▸ INSTRUCTIONS TO FOLLOW
Scan the listing below and copy every line holding "axes".

▸ DATA EXTRACT
◆ ◆ ◆ ◆
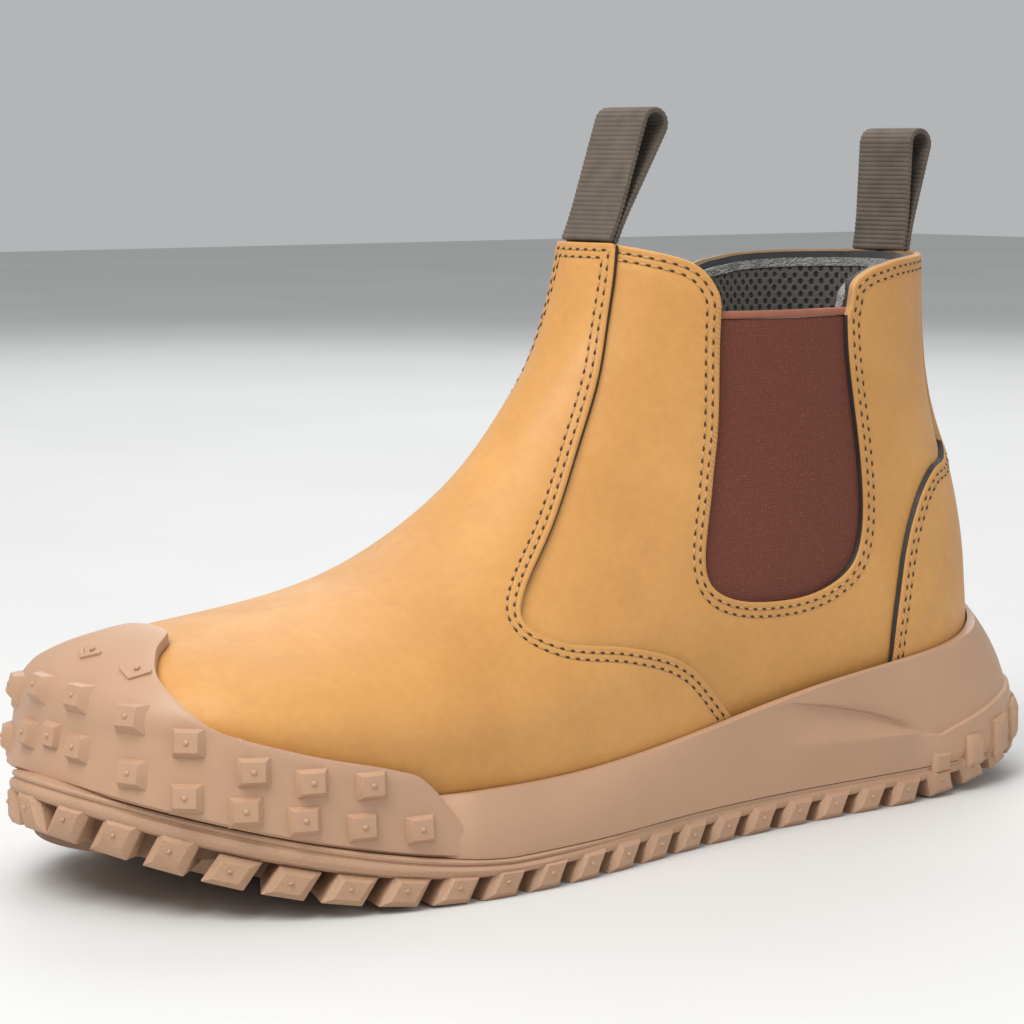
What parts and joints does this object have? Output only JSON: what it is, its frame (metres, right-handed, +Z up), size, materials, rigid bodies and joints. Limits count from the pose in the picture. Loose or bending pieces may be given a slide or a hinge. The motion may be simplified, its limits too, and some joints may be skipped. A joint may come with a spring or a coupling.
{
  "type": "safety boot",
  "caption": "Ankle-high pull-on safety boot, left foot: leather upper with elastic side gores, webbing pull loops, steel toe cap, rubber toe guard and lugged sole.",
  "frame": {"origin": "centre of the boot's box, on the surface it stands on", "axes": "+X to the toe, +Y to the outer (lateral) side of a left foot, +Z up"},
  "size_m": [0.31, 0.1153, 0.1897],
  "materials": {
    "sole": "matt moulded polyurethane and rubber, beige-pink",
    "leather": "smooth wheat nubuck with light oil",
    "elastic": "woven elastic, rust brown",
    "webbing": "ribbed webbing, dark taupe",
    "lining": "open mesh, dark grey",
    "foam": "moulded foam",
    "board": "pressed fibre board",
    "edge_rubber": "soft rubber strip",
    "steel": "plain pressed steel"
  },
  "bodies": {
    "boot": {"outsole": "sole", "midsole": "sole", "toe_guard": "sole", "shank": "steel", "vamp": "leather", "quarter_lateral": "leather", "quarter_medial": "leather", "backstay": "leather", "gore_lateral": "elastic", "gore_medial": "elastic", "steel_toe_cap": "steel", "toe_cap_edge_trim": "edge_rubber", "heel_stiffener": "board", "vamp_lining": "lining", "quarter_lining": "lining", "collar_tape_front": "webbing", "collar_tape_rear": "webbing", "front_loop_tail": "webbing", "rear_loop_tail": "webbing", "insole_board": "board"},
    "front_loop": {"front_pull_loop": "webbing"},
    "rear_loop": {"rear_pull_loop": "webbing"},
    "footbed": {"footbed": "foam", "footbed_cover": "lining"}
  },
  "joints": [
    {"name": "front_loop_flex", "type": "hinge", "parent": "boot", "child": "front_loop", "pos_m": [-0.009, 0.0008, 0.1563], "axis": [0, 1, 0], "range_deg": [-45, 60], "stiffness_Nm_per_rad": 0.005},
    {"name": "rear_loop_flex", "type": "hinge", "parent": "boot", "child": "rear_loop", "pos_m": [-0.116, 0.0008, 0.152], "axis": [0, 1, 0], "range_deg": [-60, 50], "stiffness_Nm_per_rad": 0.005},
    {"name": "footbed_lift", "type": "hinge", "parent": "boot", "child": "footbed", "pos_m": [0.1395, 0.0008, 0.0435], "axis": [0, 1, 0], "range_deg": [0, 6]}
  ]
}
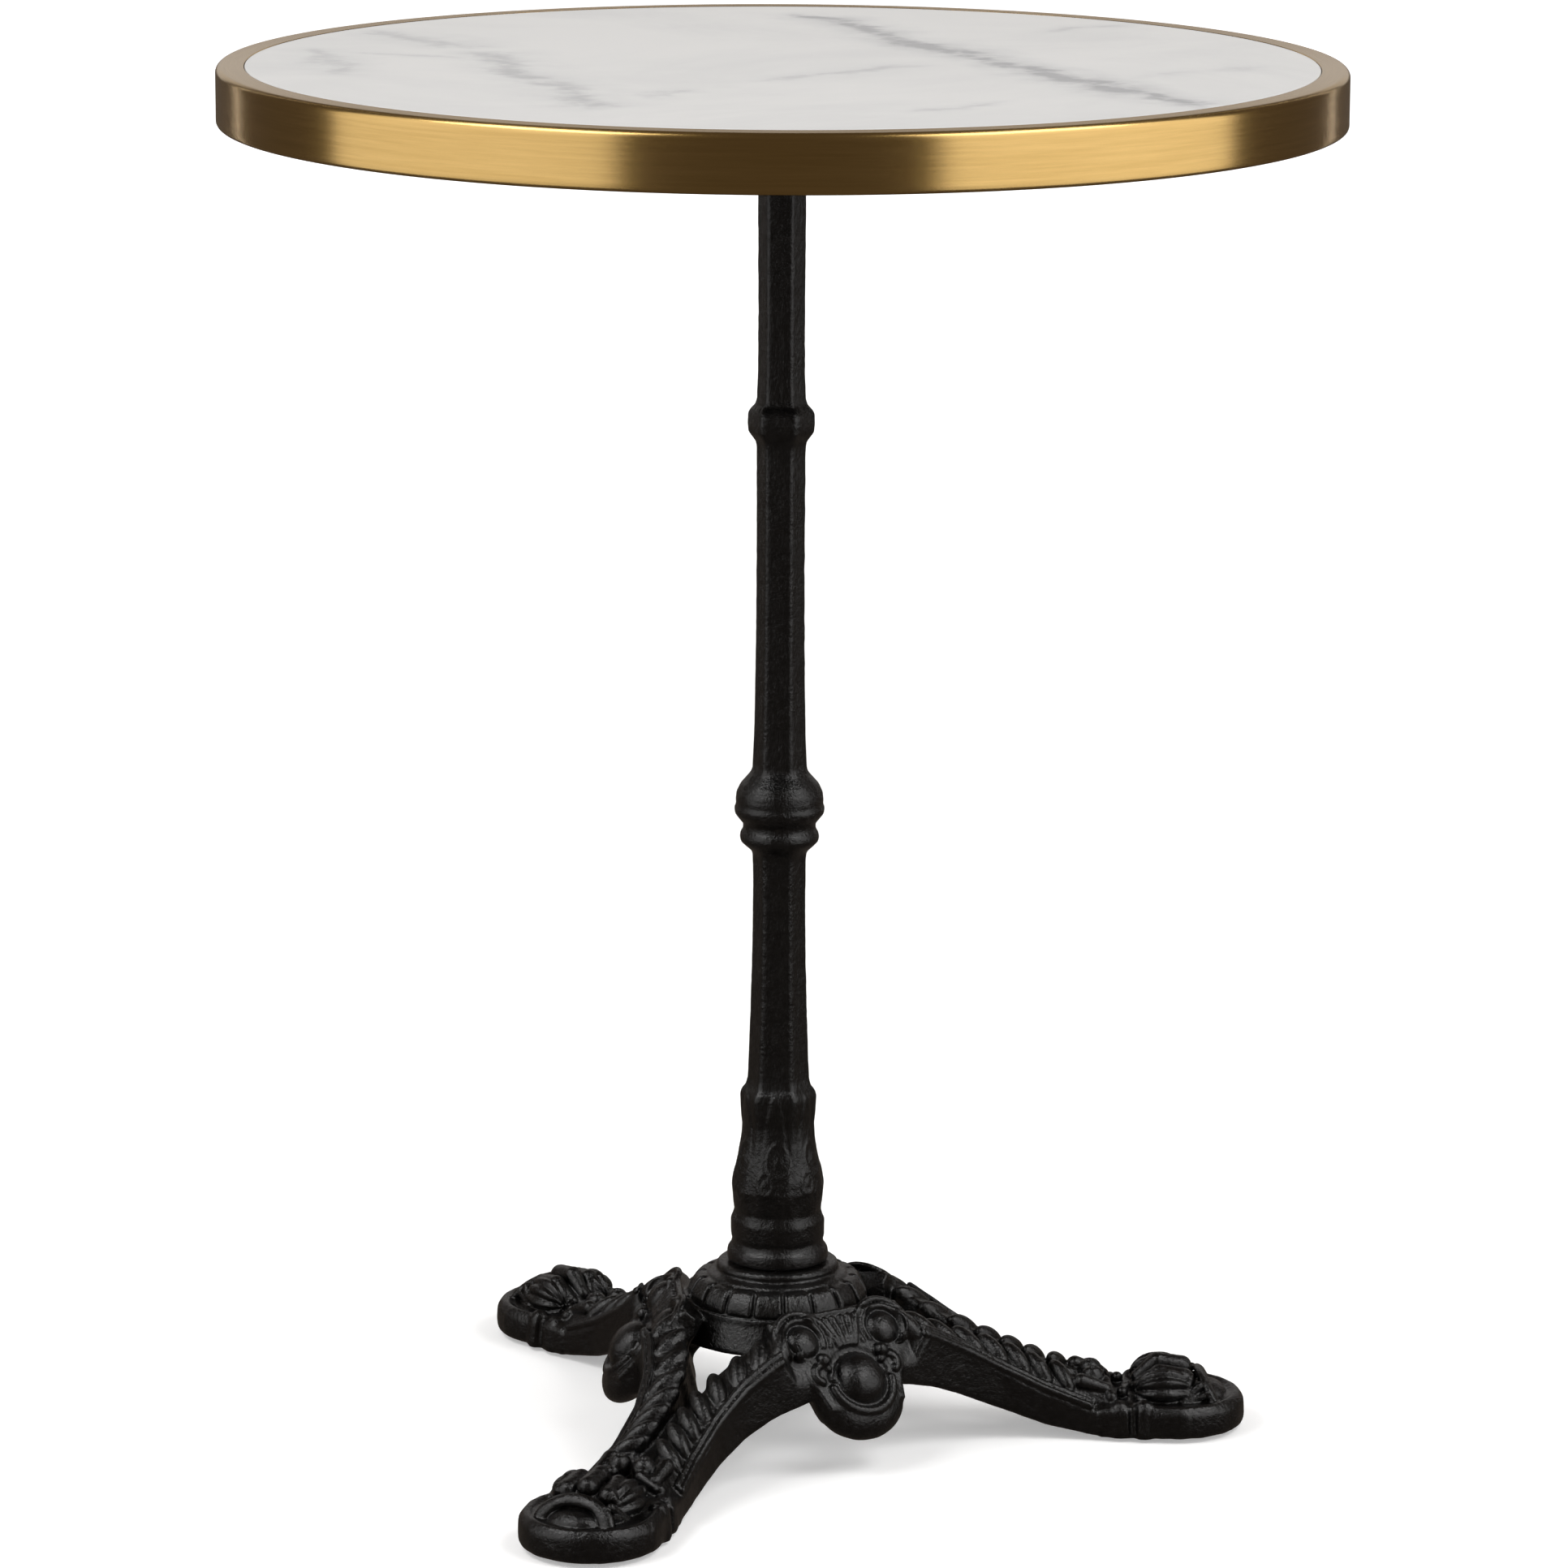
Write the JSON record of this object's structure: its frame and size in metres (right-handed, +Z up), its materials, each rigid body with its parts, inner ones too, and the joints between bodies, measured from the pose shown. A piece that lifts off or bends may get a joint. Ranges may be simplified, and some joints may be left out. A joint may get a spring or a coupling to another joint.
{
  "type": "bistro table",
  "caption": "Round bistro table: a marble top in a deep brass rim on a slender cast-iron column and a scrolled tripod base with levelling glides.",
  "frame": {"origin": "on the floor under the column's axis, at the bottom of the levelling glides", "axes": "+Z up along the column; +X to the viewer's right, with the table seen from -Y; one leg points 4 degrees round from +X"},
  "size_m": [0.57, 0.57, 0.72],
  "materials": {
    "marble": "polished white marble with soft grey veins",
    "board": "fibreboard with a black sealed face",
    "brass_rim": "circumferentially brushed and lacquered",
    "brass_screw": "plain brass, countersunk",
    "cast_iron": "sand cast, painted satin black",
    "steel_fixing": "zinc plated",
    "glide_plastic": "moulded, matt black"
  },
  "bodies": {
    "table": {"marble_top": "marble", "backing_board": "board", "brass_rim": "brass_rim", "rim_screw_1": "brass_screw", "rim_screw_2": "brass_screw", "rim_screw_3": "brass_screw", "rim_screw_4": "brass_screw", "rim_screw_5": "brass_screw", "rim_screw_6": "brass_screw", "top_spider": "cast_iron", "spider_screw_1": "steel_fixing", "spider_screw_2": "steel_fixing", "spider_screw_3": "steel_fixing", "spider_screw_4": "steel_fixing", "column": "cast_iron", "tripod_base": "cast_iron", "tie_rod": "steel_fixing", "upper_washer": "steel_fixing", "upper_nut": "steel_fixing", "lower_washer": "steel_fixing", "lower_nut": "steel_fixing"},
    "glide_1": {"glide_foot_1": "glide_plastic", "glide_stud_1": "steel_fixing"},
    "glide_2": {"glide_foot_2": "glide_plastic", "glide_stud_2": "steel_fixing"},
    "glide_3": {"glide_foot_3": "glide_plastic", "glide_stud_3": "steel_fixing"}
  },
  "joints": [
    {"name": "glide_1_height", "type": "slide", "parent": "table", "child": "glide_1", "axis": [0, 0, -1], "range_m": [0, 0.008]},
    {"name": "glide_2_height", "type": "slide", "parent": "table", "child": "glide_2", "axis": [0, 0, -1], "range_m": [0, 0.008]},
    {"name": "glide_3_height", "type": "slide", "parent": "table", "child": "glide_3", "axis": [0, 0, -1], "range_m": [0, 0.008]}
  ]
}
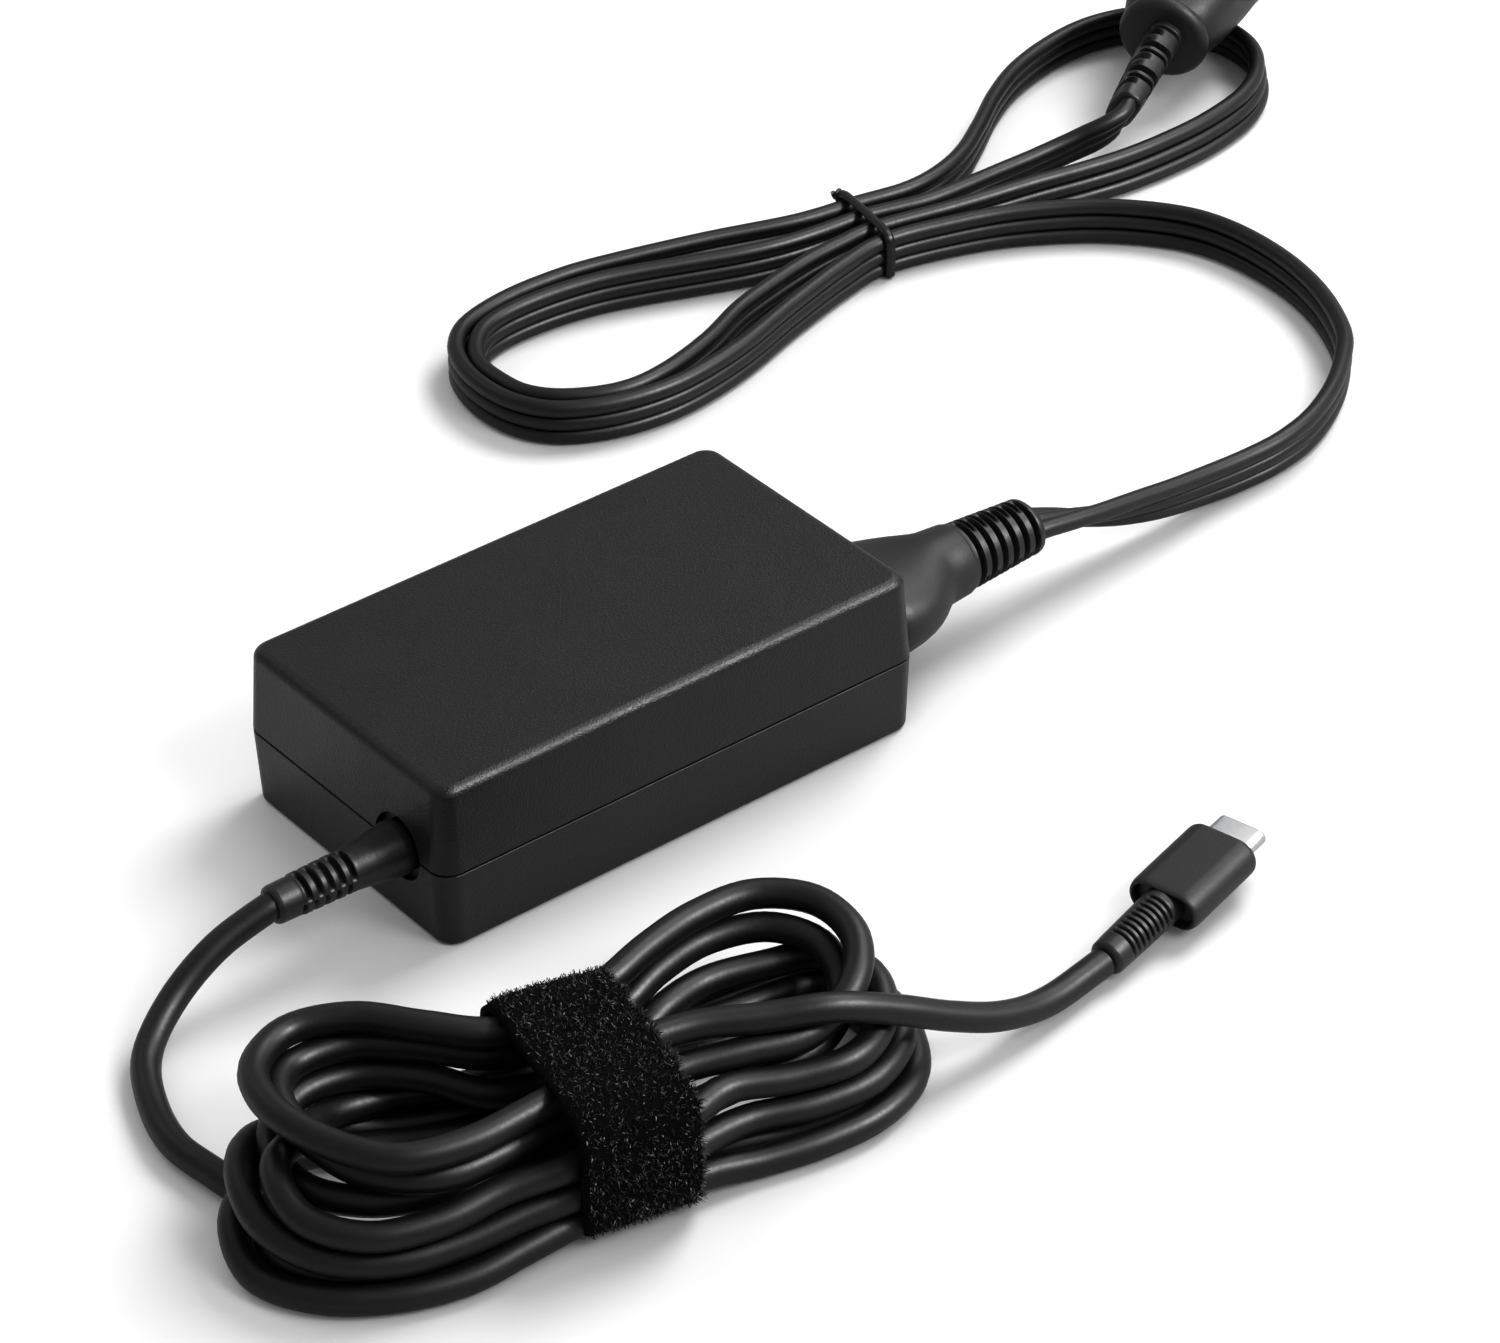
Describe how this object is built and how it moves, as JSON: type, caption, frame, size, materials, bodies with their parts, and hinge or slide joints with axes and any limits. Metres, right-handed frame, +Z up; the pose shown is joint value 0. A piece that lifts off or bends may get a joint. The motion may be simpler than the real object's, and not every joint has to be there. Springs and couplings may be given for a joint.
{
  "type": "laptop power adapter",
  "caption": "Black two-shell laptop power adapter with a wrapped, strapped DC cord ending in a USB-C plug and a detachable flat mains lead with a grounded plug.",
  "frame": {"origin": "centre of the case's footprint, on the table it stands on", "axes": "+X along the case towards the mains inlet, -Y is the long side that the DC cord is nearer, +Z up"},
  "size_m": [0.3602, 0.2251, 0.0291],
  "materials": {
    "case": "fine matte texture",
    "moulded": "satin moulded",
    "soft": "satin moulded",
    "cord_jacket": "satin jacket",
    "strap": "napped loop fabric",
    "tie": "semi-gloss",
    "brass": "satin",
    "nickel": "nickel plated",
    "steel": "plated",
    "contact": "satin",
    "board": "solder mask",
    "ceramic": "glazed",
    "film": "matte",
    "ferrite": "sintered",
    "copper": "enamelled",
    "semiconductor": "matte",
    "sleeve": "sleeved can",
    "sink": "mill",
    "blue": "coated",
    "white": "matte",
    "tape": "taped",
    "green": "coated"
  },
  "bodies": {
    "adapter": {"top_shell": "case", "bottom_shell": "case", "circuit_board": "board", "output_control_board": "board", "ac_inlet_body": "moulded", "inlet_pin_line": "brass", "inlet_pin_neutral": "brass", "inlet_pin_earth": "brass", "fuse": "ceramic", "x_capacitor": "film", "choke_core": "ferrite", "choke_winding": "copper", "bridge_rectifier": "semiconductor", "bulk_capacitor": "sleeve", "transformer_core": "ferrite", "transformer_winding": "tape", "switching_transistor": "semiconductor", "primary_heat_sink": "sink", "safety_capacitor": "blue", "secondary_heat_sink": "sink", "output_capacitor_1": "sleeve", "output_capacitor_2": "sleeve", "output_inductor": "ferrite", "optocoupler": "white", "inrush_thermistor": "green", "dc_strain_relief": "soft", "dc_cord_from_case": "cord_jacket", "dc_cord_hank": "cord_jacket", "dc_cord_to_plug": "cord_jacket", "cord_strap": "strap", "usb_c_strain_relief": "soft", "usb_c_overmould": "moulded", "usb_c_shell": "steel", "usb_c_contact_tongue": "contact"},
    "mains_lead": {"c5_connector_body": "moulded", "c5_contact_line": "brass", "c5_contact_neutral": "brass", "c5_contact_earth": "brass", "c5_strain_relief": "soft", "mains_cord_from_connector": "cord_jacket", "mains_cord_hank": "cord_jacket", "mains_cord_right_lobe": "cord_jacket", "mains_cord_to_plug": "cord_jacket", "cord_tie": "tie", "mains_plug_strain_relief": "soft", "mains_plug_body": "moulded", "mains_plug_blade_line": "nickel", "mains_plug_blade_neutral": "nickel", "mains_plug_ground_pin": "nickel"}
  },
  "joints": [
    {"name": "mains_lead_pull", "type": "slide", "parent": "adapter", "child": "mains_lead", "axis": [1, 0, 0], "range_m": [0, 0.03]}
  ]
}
◆ ◆ ◆ ◆
▸ ANSWER FOR THE TASK
  "frame": {"origin": "centre of the boot's box, on the surface it stands on", "axes": "+X to the toe, +Y to the outer (lateral) side of a left foot, +Z up"},
  "frame": {"origin": "on the floor under the column's axis, at the bottom of the levelling glides", "axes": "+Z up along the column; +X to the viewer's right, with the table seen from -Y; one leg points 4 degrees round from +X"},
Describe how this object is built and how it moves, as JSON: type, caption, frame, size, materials, bodies with their parts, and hinge or slide joints with axes and any limits. Metres, right-handed frame, +Z up; the pose shown is joint value 0. A piece that lifts off or bends may get a joint. The motion may be simpler than the real object's, and not every joint has to be there. Springs and couplings may be given for a joint.
  "frame": {"origin": "centre of the case's footprint, on the table it stands on", "axes": "+X along the case towards the mains inlet, -Y is the long side that the DC cord is nearer, +Z up"},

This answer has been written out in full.